Of course, the trick of wrapping gloomy stories in happy packages is part of the Pernice Brothers’ charm. On “Our Time Has Passed”, Pernice compares his lost love to “a flash of radiation that leaves the buildings where they stand” as strings swell and guitars jangle to the heavens. “Let That Show” gets your toes tapping as Pernice gives himself some tough love after another failed affair and the feeble plea of “Shaken Baby” grabs you with one of those catchy “on and on” choruses that you never want to end.
“Working Girls” and “She Heightened Everything” feature ringing guitars and shimmering harmonies that would sound great at the beach while “7:30” ends with a “ba-da-da” sing-a-long right out of the Turtles’ songbook. The Pernice Brothers obviously want to have it both ways and one of the impressive things about The World Won’t End is that it works just as well blasting from your convertible on a summer day as it does in your headphones while you try drink her off your mind.
Perhaps by presenting their laments in joyously catchy gems, The Pernice Brothers are suggesting that adult weariness can be salved by the childlike wonder in the music. Or perhaps Joe Pernice just never met a hook he didn’t like. Either way, two of the best examples of the band’s approach are found near the end of the album. “Flaming Wreck” and the not-nearly-as-funny-as-its title, “Ballad of Bjorn Borg”, nicely encapsulate the band’s knack for combining pop and pathos.
“Flaming Wreck” begins as another piece of addictive ear candy but soon offers the album’s most dramatic moment when the entire production catches its breath for an instant before resuming in full symphonic glory.
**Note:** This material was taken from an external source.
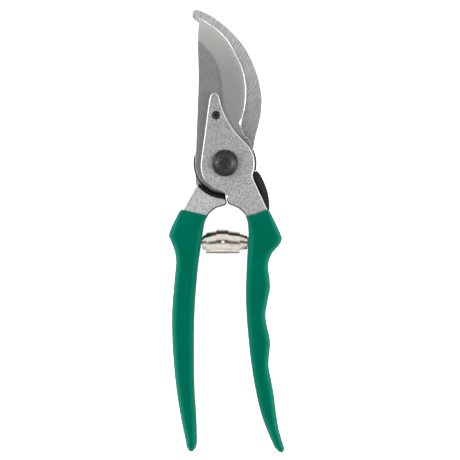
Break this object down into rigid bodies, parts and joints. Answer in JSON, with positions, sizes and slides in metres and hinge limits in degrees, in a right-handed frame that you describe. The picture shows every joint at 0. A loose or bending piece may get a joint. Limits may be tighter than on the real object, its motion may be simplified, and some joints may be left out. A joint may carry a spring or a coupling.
{
  "type": "bypass pruner",
  "caption": "Hand pruner whose cutting blade passes a hooked counter blade, with dipped grips, a spring between the handles and a thumb latch.",
  "frame": {"origin": "on the pivot axis, at the surface that the closed tool lies on, at the back end of the pivot bolt", "axes": "+Z through the thickness towards the front, along the pivot axis; +Y from the handles towards the jaws; +X towards the handle with the finger grooves"},
  "size_m": [0.056, 0.2156, 0.0176],
  "materials": {
    "handle_metal": "forged and tumbled, with polished edges",
    "grip_vinyl": "dipped vinyl, satin gloss",
    "blade_steel": "ground and brushed",
    "small_steel": "zinc plated",
    "black_steel": "black oxide, satin",
    "spring_nickel": "nickel plated",
    "bumper_rubber": "matte black"
  },
  "bodies": {
    "handle_a_side": {"handle_a": "handle_metal", "grip_a": "grip_vinyl", "cutting_blade": "blade_steel", "blade_screw": "black_steel", "pivot_bushing": "small_steel", "latch_screw": "small_steel", "latch_washer": "small_steel", "volute_spring": "spring_nickel"},
    "handle_b_side": {"handle_b": "handle_metal", "grip_b": "grip_vinyl", "counter_blade": "blade_steel", "counter_blade_rivet_1": "small_steel", "counter_blade_rivet_2": "small_steel", "counter_blade_rivet_3": "small_steel", "pivot_bolt": "black_steel", "pivot_washer": "small_steel", "pivot_nut": "black_steel", "nut_lock_plate": "small_steel", "nut_lock_screw": "small_steel", "rubber_bumper": "bumper_rubber"},
    "latch": {"thumb_latch": "black_steel"}
  },
  "joints": [
    {"name": "handle_pivot", "type": "hinge", "parent": "handle_a_side", "child": "handle_b_side", "pos_m": [0, 0, 0.0085], "axis": [0, 0, -1], "range_deg": [0, 25], "deforming": ["volute_spring"]},
    {"name": "latch_pivot", "type": "hinge", "parent": "handle_a_side", "child": "latch", "pos_m": [0.0142, -0.018, 0.0075], "axis": [0, 0, -1], "range_deg": [0, 12]}
  ]
}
Of course, drama is a relative term when you’re talking about the Pernice Brothers and throughout the extended coda Pernice’s voice never rises above his usual ragged whisper. In this universe, drama is revealed in subtle dynamics rather than chest thumping diva moves.
The “Ballad of Bjorn Borg” similarly mixes Laura Stein’s piano and brother Bob Pernice’s quiet guitar into a melody so feathery light it threatens to float away before you can grasp it. Only the yearning in Joe Pernice’s voice keeps things from slipping away completely. On one hand, “Bjorn Borg” is as powerful as anything the Pernice Brothers have recorded while, fortunately on the other, the song’s title shows that they have not completely lost their sense of humor.
Upon first listen, it is easy to think that The World Won’t End is just an extension of the formula created on the band’s debut. As before, the Pernice Brothers exploit the tension between Joe Pernice’s introspective lyrics and the band’s luminous arrangements to great effect. The melodies remain effortlessly memorable, the playing is tight and tasteful, and the production is graceful and stylish. All in all, it’s another pitch-perfect testimonial to one hell of a broken heart and succeeds completely on that level.
However, a slight change in mood is evident this time out, revealing that Joe Pernice may finally be ready to leave the blues behind and focus his considerable songwriting talents on what comes after the heartache. Whatever that may be. The beauty in the music promises that anything is possible and on this album, that ray of hope finds its way into the Pernice Brothers’ universe. The title is a knowing wink to the band’s audience. The World Won’t End. It may be the darkest hour but just wait until you see the dawn.
Now that’s good advice in any universe.